# What is needed
Repeat the material exactly as it appears.
==== Given information ====
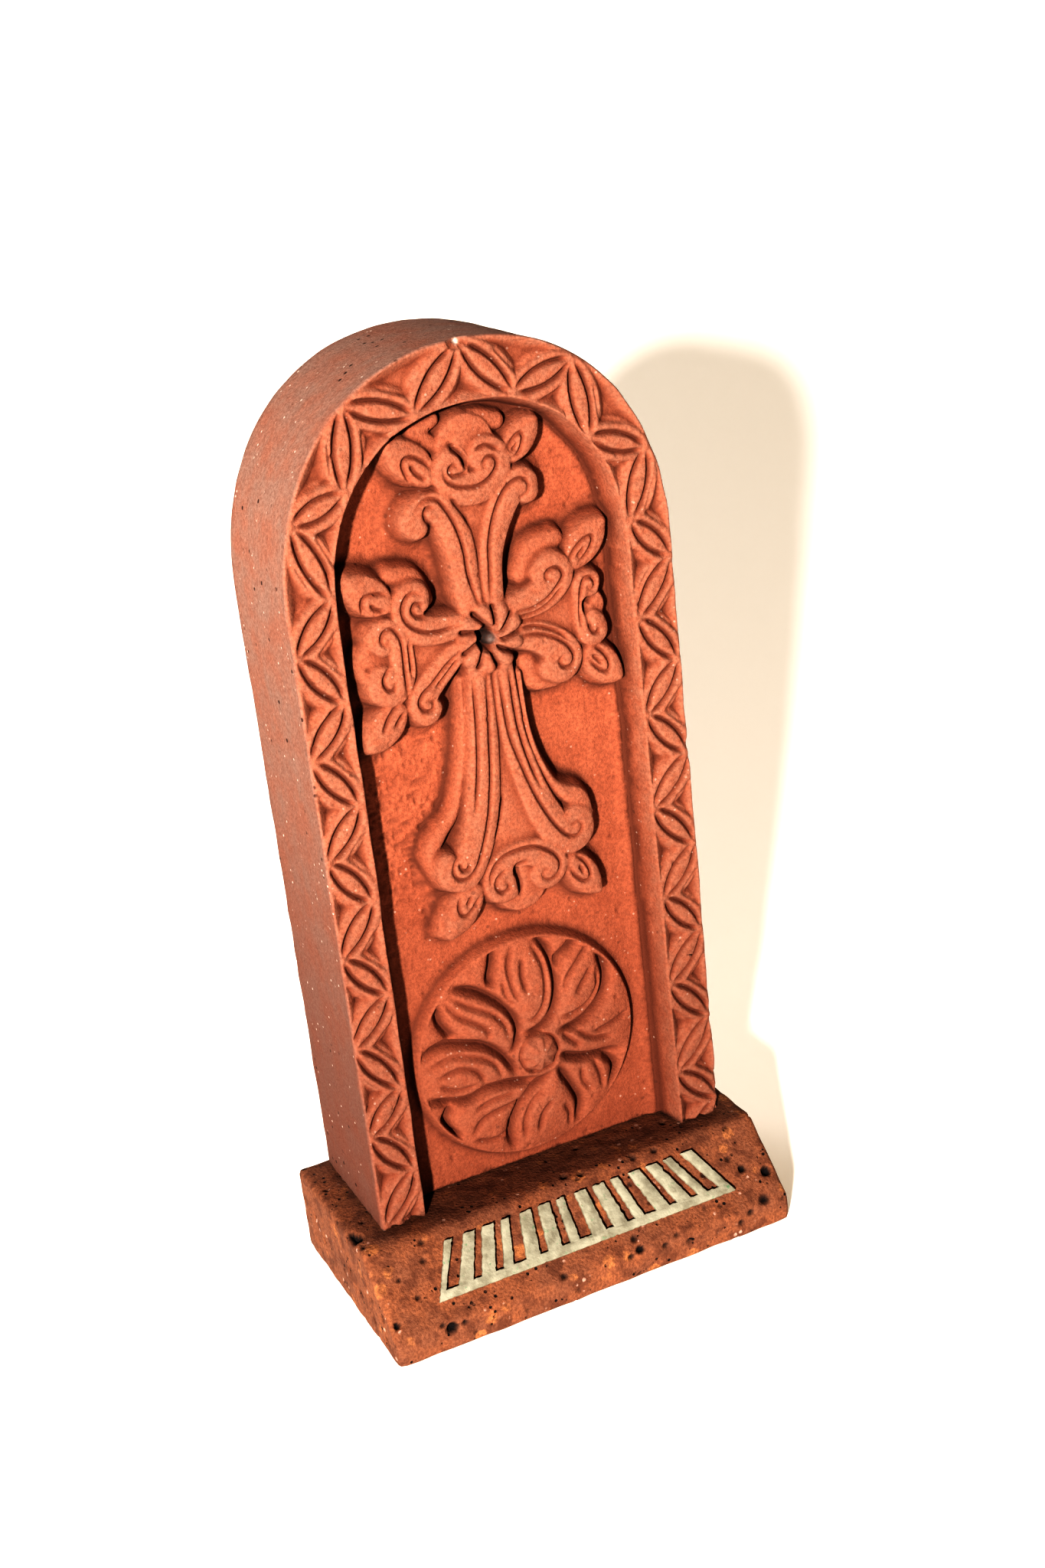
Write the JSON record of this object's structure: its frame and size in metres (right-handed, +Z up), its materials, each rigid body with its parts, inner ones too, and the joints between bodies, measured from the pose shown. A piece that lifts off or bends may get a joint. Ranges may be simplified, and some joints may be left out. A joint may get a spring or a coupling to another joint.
{
  "type": "souvenir khachkar cross stone",
  "caption": "Small carved stone slab with an arched top, a relief cross above a swirling medallion and a leaf border, standing on a plinth with a sloped front and a pale strip.",
  "frame": {"origin": "middle of the plinth's underside, which is the middle of the whole part's footprint", "axes": "+Z up through the slab, the carved face looks along -Y, +X to the right as seen from the front"},
  "size_m": [0.0758, 0.043, 0.1611],
  "materials": {
    "carved_tuff": "matt orange-red volcanic tuff, hand carved",
    "plinth_tuff": "matt brown-red tuff with black pits and paler grains",
    "pale_strip": "matt pale greenish stone, glued on"
  },
  "bodies": {
    "root": {"slab": "carved_tuff", "plinth": "plinth_tuff", "front_strip": "pale_strip"}
  },
  "joints": []
}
====
# Task response
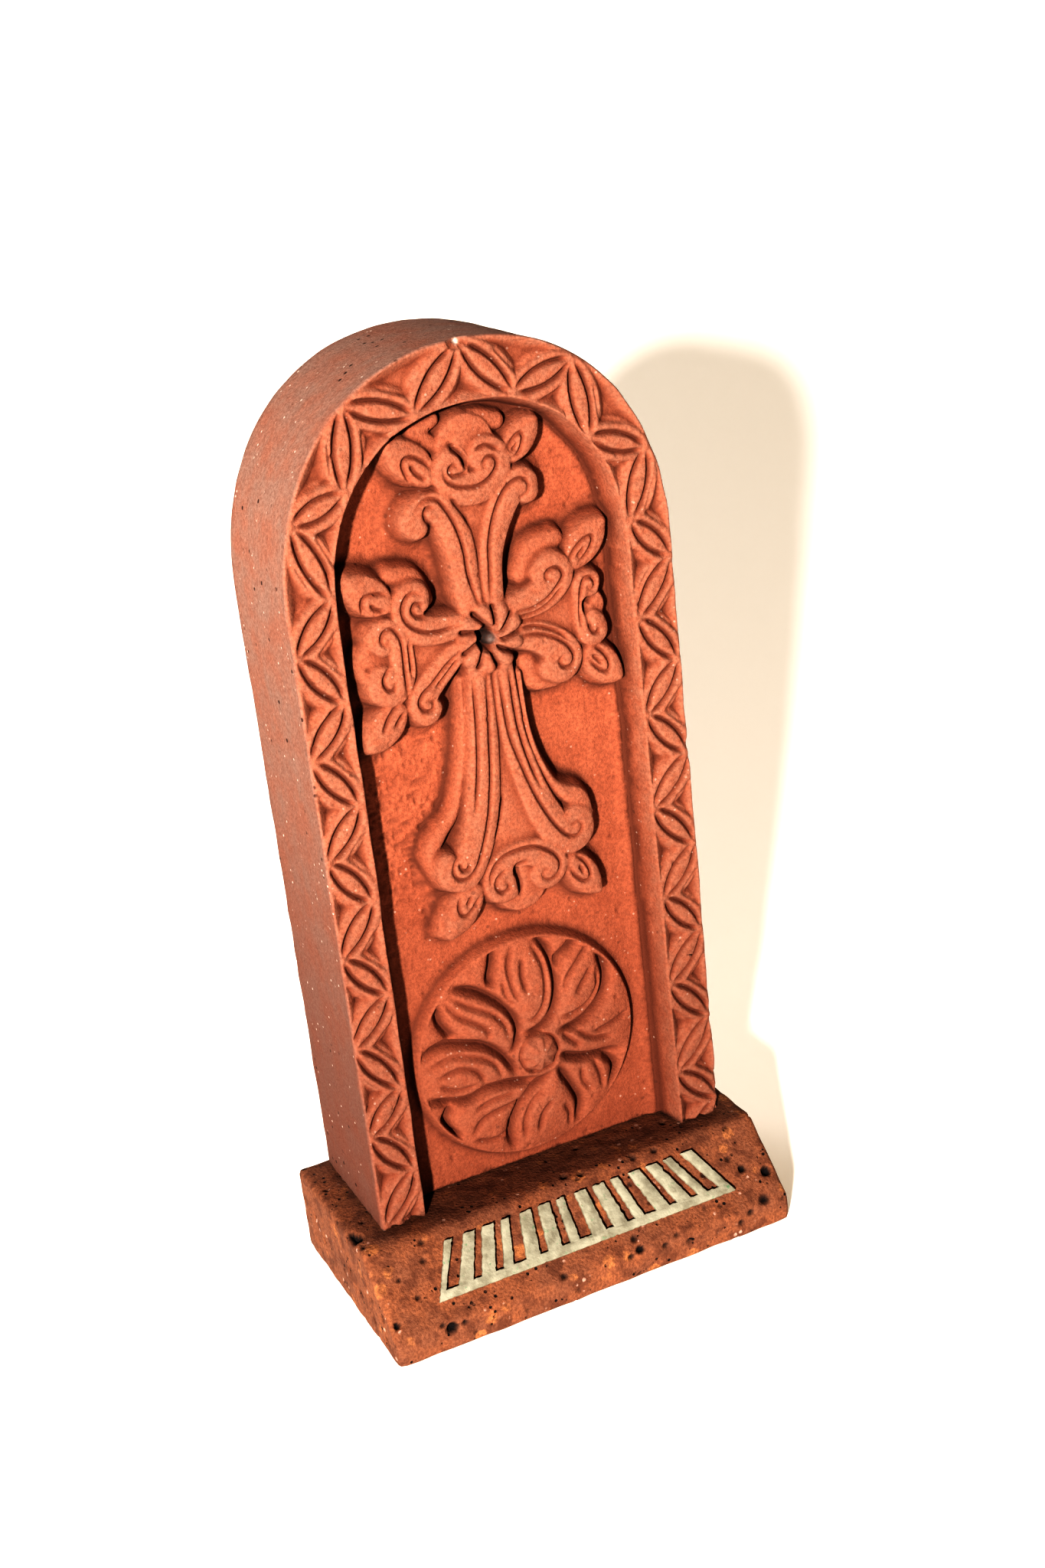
Write the JSON record of this object's structure: its frame and size in metres (right-handed, +Z up), its materials, each rigid body with its parts, inner ones too, and the joints between bodies, measured from the pose shown. A piece that lifts off or bends may get a joint. Ranges may be simplified, and some joints may be left out. A joint may get a spring or a coupling to another joint.
{
  "type": "souvenir khachkar cross stone",
  "caption": "Small carved stone slab with an arched top, a relief cross above a swirling medallion and a leaf border, standing on a plinth with a sloped front and a pale strip.",
  "frame": {"origin": "middle of the plinth's underside, which is the middle of the whole part's footprint", "axes": "+Z up through the slab, the carved face looks along -Y, +X to the right as seen from the front"},
  "size_m": [0.0758, 0.043, 0.1611],
  "materials": {
    "carved_tuff": "matt orange-red volcanic tuff, hand carved",
    "plinth_tuff": "matt brown-red tuff with black pits and paler grains",
    "pale_strip": "matt pale greenish stone, glued on"
  },
  "bodies": {
    "root": {"slab": "carved_tuff", "plinth": "plinth_tuff", "front_strip": "pale_strip"}
  },
  "joints": []
}